Directive
Extract all lines from the data beneath that include the word "axes".

Supplied material
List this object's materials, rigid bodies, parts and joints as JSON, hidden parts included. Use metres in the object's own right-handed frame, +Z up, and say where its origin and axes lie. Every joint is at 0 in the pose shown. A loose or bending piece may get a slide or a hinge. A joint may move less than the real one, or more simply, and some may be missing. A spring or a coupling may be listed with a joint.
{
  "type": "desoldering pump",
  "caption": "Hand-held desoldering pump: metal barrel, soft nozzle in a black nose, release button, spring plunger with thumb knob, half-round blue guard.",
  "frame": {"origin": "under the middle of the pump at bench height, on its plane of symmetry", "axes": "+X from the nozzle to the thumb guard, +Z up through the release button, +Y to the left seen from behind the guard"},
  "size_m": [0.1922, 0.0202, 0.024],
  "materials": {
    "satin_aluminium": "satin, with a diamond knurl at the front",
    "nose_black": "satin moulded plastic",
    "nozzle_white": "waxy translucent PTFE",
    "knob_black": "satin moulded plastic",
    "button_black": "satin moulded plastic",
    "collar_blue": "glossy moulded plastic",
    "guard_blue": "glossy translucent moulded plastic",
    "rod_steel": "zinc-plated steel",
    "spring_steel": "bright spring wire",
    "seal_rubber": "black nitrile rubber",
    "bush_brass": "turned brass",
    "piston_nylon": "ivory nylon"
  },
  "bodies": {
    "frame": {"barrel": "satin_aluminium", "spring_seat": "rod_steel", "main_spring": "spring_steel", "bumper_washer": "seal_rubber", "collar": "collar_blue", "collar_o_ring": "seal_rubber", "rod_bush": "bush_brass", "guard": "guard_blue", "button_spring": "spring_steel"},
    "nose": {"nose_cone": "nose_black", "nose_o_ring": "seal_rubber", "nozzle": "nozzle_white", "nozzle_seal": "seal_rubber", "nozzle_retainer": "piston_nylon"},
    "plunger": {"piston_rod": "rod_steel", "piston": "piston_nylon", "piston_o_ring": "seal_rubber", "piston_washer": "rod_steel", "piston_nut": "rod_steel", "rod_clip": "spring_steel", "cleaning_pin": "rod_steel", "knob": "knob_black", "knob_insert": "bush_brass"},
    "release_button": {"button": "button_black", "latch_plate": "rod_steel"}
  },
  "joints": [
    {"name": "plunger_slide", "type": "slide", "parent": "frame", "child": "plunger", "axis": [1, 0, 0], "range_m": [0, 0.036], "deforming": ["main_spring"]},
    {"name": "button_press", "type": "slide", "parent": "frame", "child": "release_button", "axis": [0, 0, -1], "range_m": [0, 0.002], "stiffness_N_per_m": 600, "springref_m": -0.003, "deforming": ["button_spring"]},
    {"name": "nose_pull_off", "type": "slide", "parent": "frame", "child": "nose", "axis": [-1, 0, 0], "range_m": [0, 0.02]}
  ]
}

Task solution
List this object's materials, rigid bodies, parts and joints as JSON, hidden parts included. Use metres in the object's own right-handed frame, +Z up, and say where its origin and axes lie. Every joint is at 0 in the pose shown. A loose or bending piece may get a slide or a hinge. A joint may move less than the real one, or more simply, and some may be missing. A spring or a coupling may be listed with a joint.
  "frame": {"origin": "under the middle of the pump at bench height, on its plane of symmetry", "axes": "+X from the nozzle to the thumb guard, +Z up through the release button, +Y to the left seen from behind the guard"},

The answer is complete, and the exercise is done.